• _STORED DATA_:
^^^^^^^^

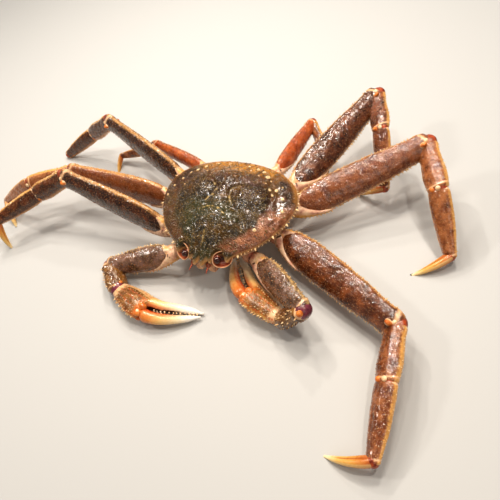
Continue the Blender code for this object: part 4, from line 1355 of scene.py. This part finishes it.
def makeSternum():
    levels, sides, rows = underside["levels"], underside["sides"], underside["rows"]
    lean = math.tan(math.radians(underside["faceLean"]))

    def place(angle, row):
        height, wide, long = between(levels, min(row / (sides - 1), 1.0))
        inward = 1 - max(row - sides + 1, 0) / (rows - sides)
        x = wide * inward * math.cos(angle)
        y = long * inward * math.sin(angle) + underside["shift"]
        y = max(y, underside["face"] - height * lean)
        groove = sum(hump(y - middle - slope * (abs(x) - 0.2), 0.0, 0.009)
                     for middle, slope in underside["sutures"])
        groove *= smoothStep(0.07, 0.13, abs(x)) * smoothStep(-0.06, -0.12, height)
        groove += hump(abs(x), 0.092, 0.008) * smoothStep(-0.14, -0.165, height) * (y > -0.2)
        groove = min(groove, 1.0)
        return bodyFrame @ inBody(x, y, height + 0.009 * groove - 0.002), (groove,)

    addPiece("sternum", tube(96, rows, place, ("groove",)), "pale", ("underbody",))


def makeAbdomen():
    stations = underside["abdomen"]
    top = underside["levels"][-1][0] - 0.004
    rows = underside["abdomenRows"]

    def place(angle, row):
        y = stations[0][0] + (stations[-1][0] - stations[0][0]) * row / (rows - 1)
        half = curves(stations, y)[0] * smoothStep(-0.165, -0.145, y) * smoothStep(0.2101, 0.196, y)
        joint = sum(hump(y, middle, 0.0035) for middle in underside["joints"])
        low = max(math.sin(angle), 0.0)
        depth = underside["thick"] * (1 - 0.35 * joint) * low ** 0.6
        depth *= smoothStep(-0.165, -0.14, y) * smoothStep(0.2101, 0.19, y)
        x = half * math.cos(angle) * (1 - 0.06 * joint)
        return bodyFrame @ inBody(x, y, top - depth), (joint * low,)

    addPiece("abdomenFlap", tube(48, rows, place, ("groove",)), "pale", ("abdomen",))


mouthPlate = {
    "middle": (0.046, -0.078),
    "half": (0.043, 0.066),
    "depth": 0.030,
    "gap": 0.003,
    "square": 0.62,
    "rows": 30,
}


# The outer mouth plate: two parts with a cross groove, and a narrow strip along its outer edge
def makeMouthPlate(name, side):
    lean = Matrix.Rotation(math.radians(-underside["faceLean"]), 4, "X")
    matrix = bodyFrame @ Matrix.Translation(inBody(0, underside["face"], 0)) @ lean
    halfX, halfZ = mouthPlate["half"]
    middleX, middleZ = mouthPlate["middle"]
    rows = mouthPlate["rows"]

    def place(angle, row):
        share = row / (rows - 1)
        reach = min(share / 0.15, 1.0) if share < 0.4 else 1.0 - ((share - 0.4) / 0.6) ** 1.4
        c, s = (math.copysign(abs(value) ** mouthPlate["square"], value)
                for value in (math.cos(angle), math.sin(angle)))
        z = halfZ * reach * s
        x = halfX * reach * c * (1 + 0.25 * z / halfZ)
        depth = 0.0 if share < 0.15 else mouthPlate["depth"] * smoothStep(0.10, 0.55, share)
        groove = max(hump(z, 0.012 - 0.25 * x, 0.005), 0.8 * hump(x, 0.024, 0.004))
        groove *= smoothStep(0.35, 0.5, share)
        depth -= 0.007 * groove
        return matrix @ at((middleX + x + mouthPlate["gap"]) * side, -depth - 0.002, middleZ + z), (groove,)

    addPiece("mouthPlate_" + name, tube(56, rows, place, ("groove",)), "mouth", ("maxilliped_" + name,))


for name, side in sideSigns.items():
    makeEye(name, side)
    makeOrbit(name, side)
    makeAntenna(name, side)
    makeMouthPlate(name, side)
makeSternum()
makeAbdomen()
print("head and underside made")


# Floor and light, in metres and watts: each lamp's place, power and size
studio = {
    "floorSize": 3.0,
    "floor": "#b6b4b0",
    "world": (1.0, 0.965, 0.92, 1),
    "worldStrength": 0.27,
    "lampColour": (1.0, 0.955, 0.90),
    "lamps": {
        "keyLight": ((-0.28, 0.38, 1.0), 3.6, 0.26),
        "fillLight": ((0.7, -0.7, 0.8), 2.0, 0.6),
        "topLight": ((0.20, 0.42, 0.9), 3.6, 0.13),
        "sideLight": ((-0.85, -0.12, 0.95), 3.8, 0.12),
        "overheadLight": ((-0.04, 0.07, 1.05), 1.6, 0.05),
        "gleamLight": ((0.44, 0.02, 0.94), 2.4, 0.045),
        "sparkleLight": ((-0.36, 0.56, 0.86), 3.0, 0.05),
        "glintLight": ((-0.12, 0.75, 0.75), 1.8, 0.05),
    },
}


def makeStudio():
    scene = bpy.context.scene
    floor = bmesh.new()
    bmesh.ops.create_grid(floor, x_segments=1, y_segments=1, size=studio["floorSize"])
    mesh = bpy.data.meshes.new("floor")
    floor.to_mesh(mesh)
    floor.free()
    skin = Skin("paleFloor", 0.6, 0.0)
    skin.shader.inputs["Base Color"].default_value = linear(studio["floor"])
    mesh.materials.append(skin.material)
    item = bpy.data.objects.new("floor", mesh)
    scene.collection.objects.link(item)
    world = bpy.data.worlds.new("studio")
    world.use_nodes = True
    background = world.node_tree.nodes["Background"]
    background.inputs["Color"].default_value = studio["world"]
    background.inputs["Strength"].default_value = studio["worldStrength"]
    scene.world = world
    for name, (place, power, size) in studio["lamps"].items():
        light = bpy.data.lights.new(name, "AREA")
        light.energy = power
        light.size = size
        light.color = studio["lampColour"]
        lamp = bpy.data.objects.new(name, light)
        lamp.location = place
        lamp.rotation_euler = (-Vector(place)).to_track_quat("-Z", "Y").to_euler()
        scene.collection.objects.link(lamp)
    scene.view_settings.view_transform = "Standard"
    scene.view_settings.look = "Medium High Contrast"


makeStudio()
print("studio made")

^^^^^^^^

• _SET EXERCISE_:
Give the data again, exactly as it stands.

• _FULL ANSWER_:
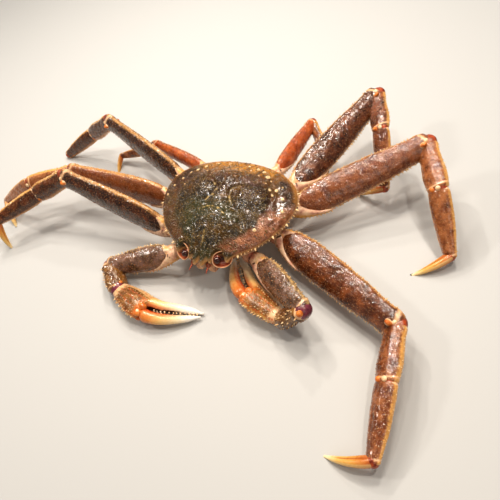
Continue the Blender code for this object: part 4, from line 1355 of scene.py. This part finishes it.
def makeSternum():
    levels, sides, rows = underside["levels"], underside["sides"], underside["rows"]
    lean = math.tan(math.radians(underside["faceLean"]))

    def place(angle, row):
        height, wide, long = between(levels, min(row / (sides - 1), 1.0))
        inward = 1 - max(row - sides + 1, 0) / (rows - sides)
        x = wide * inward * math.cos(angle)
        y = long * inward * math.sin(angle) + underside["shift"]
        y = max(y, underside["face"] - height * lean)
        groove = sum(hump(y - middle - slope * (abs(x) - 0.2), 0.0, 0.009)
                     for middle, slope in underside["sutures"])
        groove *= smoothStep(0.07, 0.13, abs(x)) * smoothStep(-0.06, -0.12, height)
        groove += hump(abs(x), 0.092, 0.008) * smoothStep(-0.14, -0.165, height) * (y > -0.2)
        groove = min(groove, 1.0)
        return bodyFrame @ inBody(x, y, height + 0.009 * groove - 0.002), (groove,)

    addPiece("sternum", tube(96, rows, place, ("groove",)), "pale", ("underbody",))


def makeAbdomen():
    stations = underside["abdomen"]
    top = underside["levels"][-1][0] - 0.004
    rows = underside["abdomenRows"]

    def place(angle, row):
        y = stations[0][0] + (stations[-1][0] - stations[0][0]) * row / (rows - 1)
        half = curves(stations, y)[0] * smoothStep(-0.165, -0.145, y) * smoothStep(0.2101, 0.196, y)
        joint = sum(hump(y, middle, 0.0035) for middle in underside["joints"])
        low = max(math.sin(angle), 0.0)
        depth = underside["thick"] * (1 - 0.35 * joint) * low ** 0.6
        depth *= smoothStep(-0.165, -0.14, y) * smoothStep(0.2101, 0.19, y)
        x = half * math.cos(angle) * (1 - 0.06 * joint)
        return bodyFrame @ inBody(x, y, top - depth), (joint * low,)

    addPiece("abdomenFlap", tube(48, rows, place, ("groove",)), "pale", ("abdomen",))


mouthPlate = {
    "middle": (0.046, -0.078),
    "half": (0.043, 0.066),
    "depth": 0.030,
    "gap": 0.003,
    "square": 0.62,
    "rows": 30,
}


# The outer mouth plate: two parts with a cross groove, and a narrow strip along its outer edge
def makeMouthPlate(name, side):
    lean = Matrix.Rotation(math.radians(-underside["faceLean"]), 4, "X")
    matrix = bodyFrame @ Matrix.Translation(inBody(0, underside["face"], 0)) @ lean
    halfX, halfZ = mouthPlate["half"]
    middleX, middleZ = mouthPlate["middle"]
    rows = mouthPlate["rows"]

    def place(angle, row):
        share = row / (rows - 1)
        reach = min(share / 0.15, 1.0) if share < 0.4 else 1.0 - ((share - 0.4) / 0.6) ** 1.4
        c, s = (math.copysign(abs(value) ** mouthPlate["square"], value)
                for value in (math.cos(angle), math.sin(angle)))
        z = halfZ * reach * s
        x = halfX * reach * c * (1 + 0.25 * z / halfZ)
        depth = 0.0 if share < 0.15 else mouthPlate["depth"] * smoothStep(0.10, 0.55, share)
        groove = max(hump(z, 0.012 - 0.25 * x, 0.005), 0.8 * hump(x, 0.024, 0.004))
        groove *= smoothStep(0.35, 0.5, share)
        depth -= 0.007 * groove
        return matrix @ at((middleX + x + mouthPlate["gap"]) * side, -depth - 0.002, middleZ + z), (groove,)

    addPiece("mouthPlate_" + name, tube(56, rows, place, ("groove",)), "mouth", ("maxilliped_" + name,))


for name, side in sideSigns.items():
    makeEye(name, side)
    makeOrbit(name, side)
    makeAntenna(name, side)
    makeMouthPlate(name, side)
makeSternum()
makeAbdomen()
print("head and underside made")


# Floor and light, in metres and watts: each lamp's place, power and size
studio = {
    "floorSize": 3.0,
    "floor": "#b6b4b0",
    "world": (1.0, 0.965, 0.92, 1),
    "worldStrength": 0.27,
    "lampColour": (1.0, 0.955, 0.90),
    "lamps": {
        "keyLight": ((-0.28, 0.38, 1.0), 3.6, 0.26),
        "fillLight": ((0.7, -0.7, 0.8), 2.0, 0.6),
        "topLight": ((0.20, 0.42, 0.9), 3.6, 0.13),
        "sideLight": ((-0.85, -0.12, 0.95), 3.8, 0.12),
        "overheadLight": ((-0.04, 0.07, 1.05), 1.6, 0.05),
        "gleamLight": ((0.44, 0.02, 0.94), 2.4, 0.045),
        "sparkleLight": ((-0.36, 0.56, 0.86), 3.0, 0.05),
        "glintLight": ((-0.12, 0.75, 0.75), 1.8, 0.05),
    },
}


def makeStudio():
    scene = bpy.context.scene
    floor = bmesh.new()
    bmesh.ops.create_grid(floor, x_segments=1, y_segments=1, size=studio["floorSize"])
    mesh = bpy.data.meshes.new("floor")
    floor.to_mesh(mesh)
    floor.free()
    skin = Skin("paleFloor", 0.6, 0.0)
    skin.shader.inputs["Base Color"].default_value = linear(studio["floor"])
    mesh.materials.append(skin.material)
    item = bpy.data.objects.new("floor", mesh)
    scene.collection.objects.link(item)
    world = bpy.data.worlds.new("studio")
    world.use_nodes = True
    background = world.node_tree.nodes["Background"]
    background.inputs["Color"].default_value = studio["world"]
    background.inputs["Strength"].default_value = studio["worldStrength"]
    scene.world = world
    for name, (place, power, size) in studio["lamps"].items():
        light = bpy.data.lights.new(name, "AREA")
        light.energy = power
        light.size = size
        light.color = studio["lampColour"]
        lamp = bpy.data.objects.new(name, light)
        lamp.location = place
        lamp.rotation_euler = (-Vector(place)).to_track_quat("-Z", "Y").to_euler()
        scene.collection.objects.link(lamp)
    scene.view_settings.view_transform = "Standard"
    scene.view_settings.look = "Medium High Contrast"


makeStudio()
print("studio made")